The attack of the zombie hard drives

I don’t know what has been going on with the world lately, but being the only computer guy in my close group of friends with an IT support background definitely has it’s down sides.  Since August I have experienced 5 catastrophic hard drive failures.  I wish I could blame them all on one common factor, like bad firmware or something, but I simply cannot.  The drives were of different ages and from a variety of manufacturers and system builders.  Only one of these drives was mine, the rest belonged to friends and family.  Care to take a guess at how many of these drives were backed up?

Zero.

Luckily for me, my drive that failed was in an external enclosure and was only used for backup anyway.  The rest though, were the main system drives from my friend’s primary PCs.  I was able to get most of the data off of one of them, but the other 3 were completely toast.  Based on the look that shows up on people’s faces when I tell them that I can’t restore any of their pictures or home business files from a failed drive, I might as well be a surgeon informing family of an unfortunate surgical outcome for a family member.  It’s absolutely gut-wrenching.  I don’t wish it on anybody.
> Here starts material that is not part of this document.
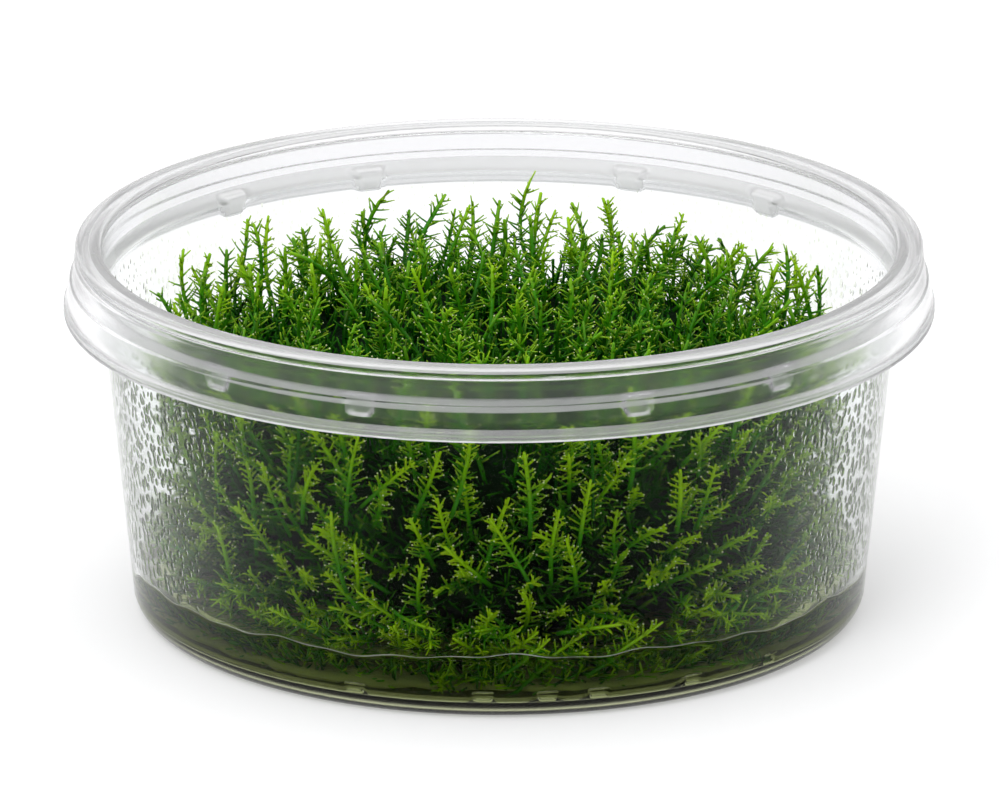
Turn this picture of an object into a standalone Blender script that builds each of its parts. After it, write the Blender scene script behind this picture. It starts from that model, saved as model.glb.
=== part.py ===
"""Moss clump grown on gel in a clear plastic culture cup.

Run with: blender --background --python part.py
Constants are in millimetres and mm() turns them into metres. +Z is up. The origin is at the
middle of the cup's foot, on the surface that the cup stands on.
"""

import math

import bmesh
import bpy
from mathutils import Matrix, Vector, noise

# Cup: one thin moulded shell with a rolled rim, a hanging skirt and a raised floor.
HEIGHT = 45.0
SHELL = 0.8
WALL_FOOT_R = 43.53
WALL_DRAFT = 0.1013
RIM_R = 50.36
SKIRT_R = 51.75
SKIRT_DROP = 8.3
LEDGE_DROP = 4.0
BEAD_R = 0.57
SHOULDER_TOP = 40.8
SHOULDER_DEPTH = 1.7
COLLAR_R = 48.0
HEEL_R = 2.7
FOOT_WIDTH = 2.2
FLOOR_UNDERSIDE = 1.0
FLOOR_TOP = 2.0
CORNER_R = 1.2
TURN_STEPS = 72

# Stacking lugs under the shoulder and vent pads round the floor, at angles from the front.
LUG_ANGLES = (20.0, 44.0, 136.0, 160.0)
LUG_TOP_WIDTH = 4.0
LUG_FOOT_WIDTH = 2.4
LUG_HEIGHT = 1.9
LUG_DEPTH = 1.5
PAD_ANGLES = (-23.0, -2.5, 7.5, 15.5, 31.5, 47.0)
PAD_WIDTH = 2.2
PAD_HEIGHT = 0.9
PAD_DEPTH = 1.2

# Gel and moss.
GAP = 0.3
GEL_TOP = 7.2
GEL_CORNER = 2.2
MOSS_R = 41.0
MOSS_TOP = 40.5
MOSS_SQUARENESS = 7.0
MOSS_LUMP = 0.7
MOSS_LUMP_SIZE = 9.0


def mm(value):
    return value * 0.001


def wall_r(z):
    """Outer radius of the tapered wall at height z."""
    return WALL_FOOT_R + WALL_DRAFT * z


def arc(centre_r, centre_z, radius, start, end, steps):
    """Points of an arc in the profile plane, from one angle to another in degrees."""
    angles = [math.radians(start + (end - start) * k / steps) for k in range(steps + 1)]
    return [(centre_r + radius * math.cos(a), centre_z + radius * math.sin(a)) for a in angles]


def inner_profile():
    """The inside of the cup, from the middle of the floor up to the rim."""
    corner_z = FLOOR_TOP + CORNER_R
    shoulder_z = SHOULDER_TOP - SHOULDER_DEPTH
    edge_r = COLLAR_R - SHELL + BEAD_R
    return [
        (0.0, FLOOR_TOP),
        *arc(wall_r(corner_z) - SHELL - CORNER_R, corner_z, CORNER_R, -90, 0, 2),
        (wall_r(shoulder_z) - SHELL, shoulder_z),
        (COLLAR_R - SHELL, SHOULDER_TOP),
        *arc(edge_r, HEIGHT - BEAD_R, BEAD_R, 180, 90, 2),
    ]


def rim_profile():
    """The bead and the skirt, over the top, down the outside and up again to the rim's underside."""
    ledge_z = HEIGHT - LEDGE_DROP
    foot_z = HEIGHT - SKIRT_DROP
    underside = HEIGHT - 2 * BEAD_R
    skirt_top_r = RIM_R + 0.1
    ledge_r = RIM_R + 0.4
    return [
        *arc(RIM_R - BEAD_R, HEIGHT - BEAD_R, BEAD_R, 90, -45, 3),
        (skirt_top_r, underside - 0.9),
        (ledge_r, ledge_z),
        (SKIRT_R - 0.15, foot_z + 1.6),
        (SKIRT_R, foot_z + 1.3),
        (SKIRT_R, foot_z),
        (SKIRT_R - 0.95, foot_z),
        (SKIRT_R - 0.9, foot_z + 1.5),
        (ledge_r - 0.75, ledge_z - 0.2),
        (skirt_top_r - 0.75, underside - 0.9),
        (skirt_top_r - 1.15, underside),
        (COLLAR_R + 0.5, underside),
    ]


def outer_profile():
    """The outside of the wall, from under the rim down to the foot and in under the floor."""
    shoulder_z = SHOULDER_TOP - SHOULDER_DEPTH
    heel_r = wall_r(HEEL_R) - HEEL_R
    return [
        (COLLAR_R, HEIGHT - 2 * BEAD_R - 0.5),
        (COLLAR_R, SHOULDER_TOP),
        (wall_r(shoulder_z), shoulder_z),
        *arc(heel_r, HEEL_R, HEEL_R, 0, -90, 4),
        (heel_r - FOOT_WIDTH, 0.0),
        (heel_r - FOOT_WIDTH - 0.6, FLOOR_UNDERSIDE),
        (0.0, FLOOR_UNDERSIDE),
    ]


def gel_profile():
    """The gel's top surface and its side, which follows the wall and clears the vent pads."""
    side_foot = FLOOR_TOP + GEL_CORNER
    side_r = wall_r(side_foot) - SHELL - GAP
    return [
        (0.0, GEL_TOP),
        (wall_r(GEL_TOP) - SHELL - GAP, GEL_TOP),
        (side_r, side_foot),
        (side_r - GEL_CORNER, FLOOR_TOP + GAP),
        (0.0, FLOOR_TOP + GAP),
    ]


def material(name, colour, roughness, transmission=0.0, ior=1.45):
    made = bpy.data.materials.new(name)
    made.use_nodes = True
    shader = made.node_tree.nodes["Principled BSDF"]
    shader.inputs["Base Color"].default_value = (*colour, 1.0)
    shader.inputs["Roughness"].default_value = roughness
    shader.inputs["Metallic"].default_value = 0.0
    shader.inputs["Transmission Weight"].default_value = transmission
    shader.inputs["IOR"].default_value = ior
    return made


def mesh_object(name, bm, collection):
    mesh = bpy.data.meshes.new(name)
    bm.to_mesh(mesh)
    bm.free()
    obj = bpy.data.objects.new(name, mesh)
    collection.objects.link(obj)
    return obj


def smooth(obj):
    """Shades an object's mesh smooth, with its corners kept sharp."""
    obj.data.shade_smooth()
    obj.data.set_sharp_from_angle(angle=math.radians(35))


def turned(name, profile, collection):
    """A profile in the XZ plane, turned once round the Z axis by a Screw modifier."""
    bm = bmesh.new()
    verts = [bm.verts.new((mm(r), 0.0, mm(z))) for r, z in profile]
    for first, second in zip(verts, verts[1:]):
        bm.edges.new((first, second))
    obj = mesh_object(name, bm, collection)
    screw = obj.modifiers.new("Turn", "SCREW")
    screw.axis = "Z"
    screw.steps = TURN_STEPS
    screw.render_steps = TURN_STEPS
    screw.use_merge_vertices = True
    screw.merge_threshold = 0.00001
    screw.use_smooth_shade = True
    return obj


def block(bm, angle, radius, z, depth, height, foot_width, top_width):
    """A block that tapers in width, standing against the wall at an angle from the front."""
    corners = bmesh.ops.create_cube(bm, size=1.0)["verts"]
    for vert in corners:
        width = top_width if vert.co.z > 0 else foot_width
        vert.co = Vector((vert.co.x * mm(width), vert.co.y * mm(depth), vert.co.z * mm(height)))
    turn = Matrix.Rotation(math.radians(angle), 4, "Z")
    place = turn @ Matrix.Translation((0.0, mm(-radius), mm(z)))
    bmesh.ops.transform(bm, matrix=place, verts=corners)


def lugs_and_pads(collection):
    """Every stacking lug and vent pad, each sunk halfway into the shell that it belongs to."""
    bm = bmesh.new()
    lug_z = SHOULDER_TOP - 0.8 - LUG_HEIGHT / 2
    for angle in LUG_ANGLES:
        for side in (-1, 1):
            lug_r = wall_r(lug_z) - SHELL
            block(bm, side * angle, lug_r, lug_z, LUG_DEPTH, LUG_HEIGHT, LUG_FOOT_WIDTH, LUG_TOP_WIDTH)
    pad_r = wall_r(FLOOR_TOP) - SHELL - CORNER_R / 2
    pad_z = FLOOR_TOP + PAD_HEIGHT / 4
    for half_turn in (0.0, 180.0):
        for angle in PAD_ANGLES:
            block(bm, angle + half_turn, pad_r, pad_z, PAD_DEPTH, PAD_HEIGHT, PAD_WIDTH, PAD_WIDTH - 0.5)
    obj = mesh_object("lugs_and_pads", bm, collection)
    obj.hide_render = True
    obj.display_type = "WIRE"
    return obj


def build_cup(parts, helpers):
    cup = turned("cup", inner_profile() + rim_profile() + outer_profile(), parts)
    union = cup.modifiers.new("Lugs", "BOOLEAN")
    union.operation = "UNION"
    union.solver = "EXACT"
    union.object = lugs_and_pads(helpers)
    cup.data.materials.append(material("clear_polypropylene", (0.93, 0.94, 0.94), 0.06, 1.0, 1.49))


def build_gel(parts):
    gel = turned("culture_gel", gel_profile(), parts)
    gel.data.materials.append(material("nutrient_gel", (0.86, 0.88, 0.82), 0.03, 1.0, 1.335))


def build_moss(parts):
    """The clump's outer form, out to the shoots' tips: a drum with rounded edges and soft lumps."""
    bottom = GEL_TOP + GAP
    middle = Vector((0.0, 0.0, (bottom + MOSS_TOP) / 2))
    half = Vector((MOSS_R, MOSS_R, (MOSS_TOP - bottom) / 2))
    bm = bmesh.new()
    bmesh.ops.create_icosphere(bm, subdivisions=4, radius=1.0)
    for vert in bm.verts:
        way = vert.co.normalized()
        flat = math.hypot(way.x, way.y)
        reach = (flat**MOSS_SQUARENESS + abs(way.z) ** MOSS_SQUARENESS) ** (-1 / MOSS_SQUARENESS)
        place = middle + way * reach * half
        lump = noise.noise(place / MOSS_LUMP_SIZE)
        inward = MOSS_LUMP * (1 + lump) / 2
        vert.co = (place - way * inward) * mm(1)
    moss = mesh_object("moss_clump", bm, parts)
    smooth(moss)
    moss.data.materials.append(material("green_moss", (0.09, 0.22, 0.02), 0.7))


def main():
    for obj in list(bpy.data.objects):
        bpy.data.objects.remove(obj, do_unlink=True)
    parts = bpy.data.collections.new("moss_culture_cup")
    helpers = bpy.data.collections.new("cutters")
    for collection in (parts, helpers):
        bpy.context.scene.collection.children.link(collection)
    build_cup(parts, helpers)
    build_gel(parts)
    build_moss(parts)


main()
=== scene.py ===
"""Looks of the moss culture cup: clear cup, gel, moss shoots, condensation and a studio.

Lengths inside the mesh code are in millimetres unless a name says otherwise, and MM turns
them into the scene's metres. Angles round the cup are counted from the front, which is -Y.
"""

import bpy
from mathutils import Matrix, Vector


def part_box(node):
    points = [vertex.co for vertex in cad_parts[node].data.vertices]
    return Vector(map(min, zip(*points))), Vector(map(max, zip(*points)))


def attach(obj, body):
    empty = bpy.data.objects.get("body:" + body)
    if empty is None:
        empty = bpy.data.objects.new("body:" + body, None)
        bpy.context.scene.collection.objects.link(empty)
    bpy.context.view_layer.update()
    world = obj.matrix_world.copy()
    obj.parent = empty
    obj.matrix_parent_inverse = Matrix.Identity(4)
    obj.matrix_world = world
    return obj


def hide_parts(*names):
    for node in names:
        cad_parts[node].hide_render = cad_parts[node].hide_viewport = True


bl_info = {
    "name": "Moss Culture Cup",
    "version": (1, 0, 0),
    "blender": (4, 5, 0),
    "location": "3D View > Sidebar > Moss Cup",
    "description": "Builds a clump of moss growing on gel in a clear plastic culture cup",
    "category": "Object",
}

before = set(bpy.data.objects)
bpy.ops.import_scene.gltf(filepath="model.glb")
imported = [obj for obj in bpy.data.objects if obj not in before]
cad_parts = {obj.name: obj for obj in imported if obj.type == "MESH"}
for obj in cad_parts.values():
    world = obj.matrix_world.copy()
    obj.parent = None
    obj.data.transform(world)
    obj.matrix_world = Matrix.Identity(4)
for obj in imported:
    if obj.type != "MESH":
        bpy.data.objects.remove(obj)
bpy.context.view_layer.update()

import math

import bpy
import numpy as np
from bpy.props import FloatProperty, FloatVectorProperty, IntProperty, PointerProperty
from mathutils import Vector

MM = 0.001
CUP_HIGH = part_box("cup")[1] / MM
MOSS_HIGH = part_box("moss_clump")[1] / MM
FULL_TURN = 2 * math.pi
GOLDEN_ANGLE = math.pi * (3 - math.sqrt(5))
MOSS_SEED = 7
DEW_SEED = 41


def linear(code):
    """An sRGB hex colour as linear red, green and blue."""
    values = [int(code[k:k + 2], 16) / 255 for k in (0, 2, 4)]
    return tuple(v / 12.92 if v <= 0.04045 else ((v + 0.055) / 1.055) ** 2.4 for v in values)


# ---------------------------------------------------------------- settings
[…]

I’m a firm believer that if your data does not exist in at least 3 places, it doesn’t exist at all.  Burning DVDs of pictures or copying them to an external hard drive are great, but you need to have a copy OUTSIDE of your home as well.  The method that works for me is that I have an external hard drive that I leave in my desk at work, every other weekend I bring it home and copy my data onto it.  Monday morning I put it back in my desk at the office and I feel much more protected.  Some people like to ‘cloud’ option as well, however with Cogeco having a 60gig per month bandwidth cap, it’ not an option for me (my backup drive is almost 200gigs.)

Really though, I don’t care how you do it, just BACK UP YOUR STUFF!